# Gothi inter se Gothice loquebantur, sed plerumque Latine



## Kolan

Hello everyone, and please help with the translation (extracted from https://openaccess.leidenuniv.nl/bitstream/1887/1051/1/279_072.pdf , p.286)

_Gothi inter se Gothice loquebantur, sed plerumque Latine, et omnia acta Latine conficiebant usque quo devicti, et iam antea Gothice loqui desinebant, sed corruperunt linguam Latinam, quae in Hispanicam degeneravit_

My try:

The Goths spoke Gothic between them, however, Latin in general, too, and used to conduct (their) common paperwork in Latin until its complete victory and yet before Gothic vanished and managed, however, to corrupt the Latin language, which degenerated into Spanish.


----------



## pacobabel

I think your translation is quite good. For the end of the text I'd translate:

"and yet before they (=the Goths) (had) stopped speaking Gothic, but they managed... Hispanic language" (spanish didn't exist at that time, so you can't properly speak of "Spanish")

In Spanish (my English is bad): "y ya antes dejaban (*estaban dejando*) de hablar gótico, pero corrompieron el latín, que degeneró en lengua hispánica.

saludos desde barcelona,
p.


----------



## Kolan

pacobabel said:


> "and yet before they (=the Goths) (had) stopped speaking Gothic, but they managed... hispanic language" (spanish didn't exist at that time, so you can't properly speak of "spanish")
> 
> in spanish (my english is bad): "y ya antes dejaban (*estaban dejando*) de hablar gótico, pero corrompieron el latín, que degeneró en lengua hispánica.
> 
> saludos desde barcelona,
> p.


Muchas gracias y hola de Montreal,

Tenía una otra pregunta, ¿cuál es la diferencia entre la lengua hispanica et el español?


----------



## Kolan

Who was defeated, according to the phrase, the Gothic language or the Goths themselves?


----------



## Cagey

Kolan said:


> Who was defeated, according to the phrase, the Gothic language or the Goths themselves?



Notice that _devicti_ is mas., pl, nom., and so describes the Goths.  Here, _devicti = devicti sunt_ : (they=the Goths) were defeated.

Regarding your query as to when Hispanic Latin became the Spanish language: it's a complicated question, and subject to debate.  However, your author clearly thinks that the Goths are speaking a debased form of Latin and not an separate language with its own rules, so pacobabel's point is well taken in regards to the text you are translating.

I hope this is helpful.


----------



## Kolan

Cagey said:


> Notice that _devicti_ is mas., pl, nom., and so describes the Goths.  Here, _devicti = devicti sunt_ : (they=the Goths) were defeated.


Oh, great!
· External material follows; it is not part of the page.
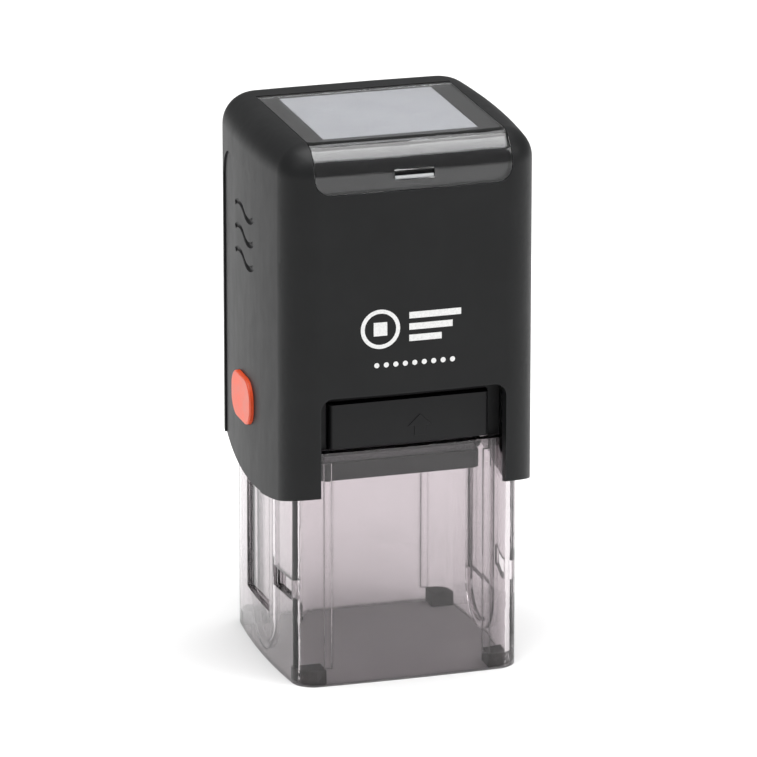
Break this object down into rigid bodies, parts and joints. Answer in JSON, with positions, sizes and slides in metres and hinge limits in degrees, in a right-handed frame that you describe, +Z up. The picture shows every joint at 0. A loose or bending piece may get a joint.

Thank you, I have to admit that skipped the regular omission of _sunt_. Now when the sense of the entire extract becomes more clear, the improved version can be like the following,

The Goths spoke Gothic between them, however, Latin was common also (for them), and (they) used to conduct all of (their) paperwork in Latin until they  were defeated, and yet before having Gothic given up the Goths managed, however, to corrupt the Latin language, which later degenerated into Hispanic.

How's that, what do you think, fellows?


----------



## Cagey

Kolan said:


> Oh, great! Thank you, I have to admit that skipped the regular omission of _sunt_. Now when the sense of the entire extract becomes more clear, the improved version can be like the following,
> 
> The Goths spoke Gothic between them, however, Latin was common also (for them), and (they) used to conduct all of (their) paperwork in Latin until they  were defeated, and yet before having Gothic given up the Goths managed however, to corrupt the Latin language, which later degenerated into Hispanic.



Remember that _Gothice_ and _Latine_ are not nouns but adverbs.  The English equivalent would be something like "they spoke Gothicly" or "Latinly".   Instead, in English, we say "they spoke Gothic" or "they spoke in Latin".  In some places you have it, but not in others. 

Here _plerumque_ is an adverb too.  As an adverb, it means "generally, commonly".

"having Gothic given up" I'm not sure what you mean here.  Perhaps it's a problem with the word order.  In any case, you shouldn't have a participle.  Take another look at _Gothice loqui desinebant_.

I am not certain where "managed to" comes from.  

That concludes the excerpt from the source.